Despite the architectural grandeur of the concert hall and cathedrals, it was this eastern edge of the Gendarmenmarkt—the side bordered by the Markgrafenstrasse—that most fascinated me. The majority of the buildings along the street are postwar Plattenbau blocks; six-storey prefabricated Communist constructions of the type which dominate the landscape of the eastern half of the city, artfully finished with a roughly-textured brown-grey concrete. Obviously, whatever buildings ran along the Markgrafenstrasse before the war were not magnificent enough to warrant their later reconstruction. And frustratingly, it is difficult to ascertain precisely what stood on the street before the War because hardly anyone, it seems, ever bothered taking a photograph of that particular view. Every historical photograph and postcard to be found in the city’s tourist shops and flea markets not surprisingly focuses on the three most photogenic sides of the Gendarmenmarkt. It strikes me that the eastern side of the square along the Markgrafenstrasse is analogous to the so-called ‘fourth-wall’ of the theatre or television set. From my vantage point, I frequently observed the more discerning tourist-photographers—armed with chunky digital cameras fitted with telephoto lenses and aimlessly pursued by their bored-looking other halves—jostle for the vantage point on Markgrafenstrasse that would reward them with the perfect symmetrical shot of the Gendarmenmarkt.

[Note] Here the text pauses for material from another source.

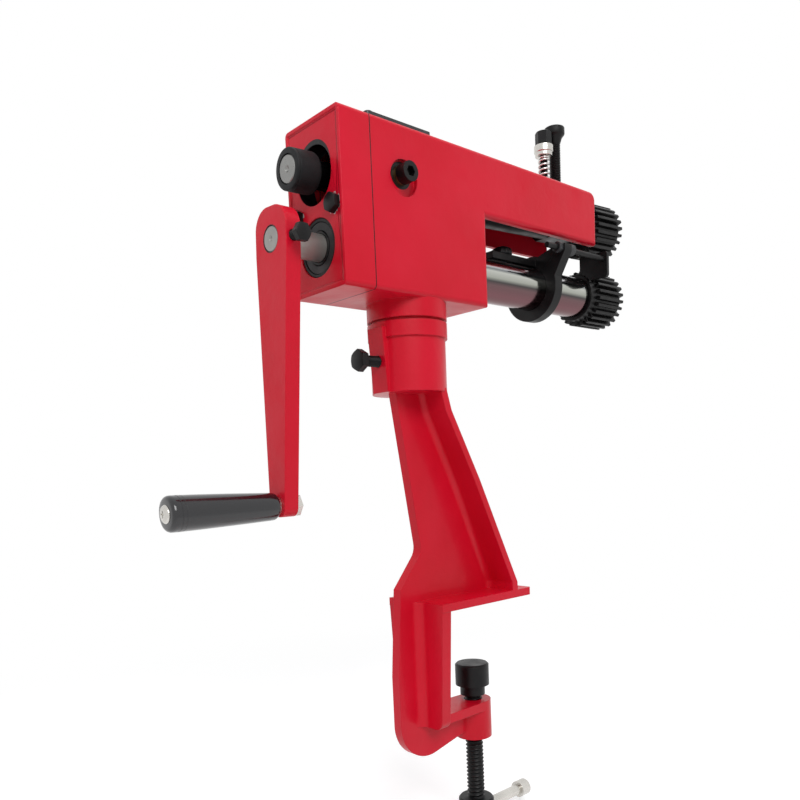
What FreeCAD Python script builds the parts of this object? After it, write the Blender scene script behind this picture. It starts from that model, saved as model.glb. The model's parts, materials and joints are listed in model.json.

Personally I am content that, whatever did previously grace the Markgrafenstrasse, what is there now—though it’s no architectural tour de force—suitably compliments the historic buildings standing opposite. They perform the admirable task of being unremarkable, and therefore easily unnoticeable. They humbly accept their inferior status, accepting that a square isn’t a square unless it has four sides.

On many an evening I sat here and let my senses be seduced by the respectable proportions and satisfying space of the Gendarmenmarkt. And I do not recall myself ever disdaining the postwar façades along Markgrafenstrasse. In fact, I probably paid more attention to this side of the square. Should this be surprising? As sublime as the cathedrals and concert house are, they are essentially representative of an absolute architectural elegance. The fact that the German authorities committed themselves to such a faithful reconstruction of these buildings is testament to their resolute and unchanging architecture. But while the three most graceful sides of the Gendarmenmarkt stand immutable, the Markgrafenstrasse betrays events of the past, while simultaneously functioning as a canvas for the present. Along the Markgrafenstrasse, one can watch early twentieth-century omnibuses and horse-drawn carriages clatter by, filled with camera-toting tourists. Negotiating their way past the omnibuses and horses are coaches filled with foreign visitors, and top-of-the-range products of German precision innovation—BMWs, Audis and Mercedes—driven by Berlin’s more affluent residents. These sleek black coupés and four-by-fours pull up outside the street’s exclusive jewellery boutiques, and from them step lean, middle-aged and well-tanned women, wrapped in black, chic dresses and expensive sunglasses. As they glide across the pavement, from the kerbside to the boutique’s glass entrance, they appear blissfully unaware that they are—for but a few brief seconds—sharing their personal space with tourists sporting baseball caps and Hawaiian shirts, who drift aimlessly in and out of the Ampelmann shop next door. Elsewhere along the street, the café bars are now strangely silent, having mothballed their outdoor tables and chairs for the season. Another indication that summer is drawing to an end.

As the daylight drains out of the sky to the east, I watch the last of the tourists linger around the square. They stand around in groups, holding their camera phones above their heads, the silent pulses of their camera flashes unable to penetrate far in the twilight. Finally, the surfaces and objects before me lose their colour. Now, as the gloaming takes over, the elegant many-headed lanterns dotted around the square bathe the space in a warm and subtle glow, complimented by the myriad spotlights that point upwards, tastefully illuminating the surrounding buildings. The last of the tourists begin to melt away into the surrounding side streets. As they wander back to their hotels, they are serenaded by the solitary violin or harp player, who mournfully plays on under Schiller’s watchful gaze at the centre of the now near-empty square. In the darkness, the air quickly cools, as an invisible layer of chill settles over the city. The hardness of the stone steps against my backside impels me to move, so I slowly and stiffly descend from my vantage point, and head towards the bright lights and illuminated window displays on the nearby Friedrichstrasse.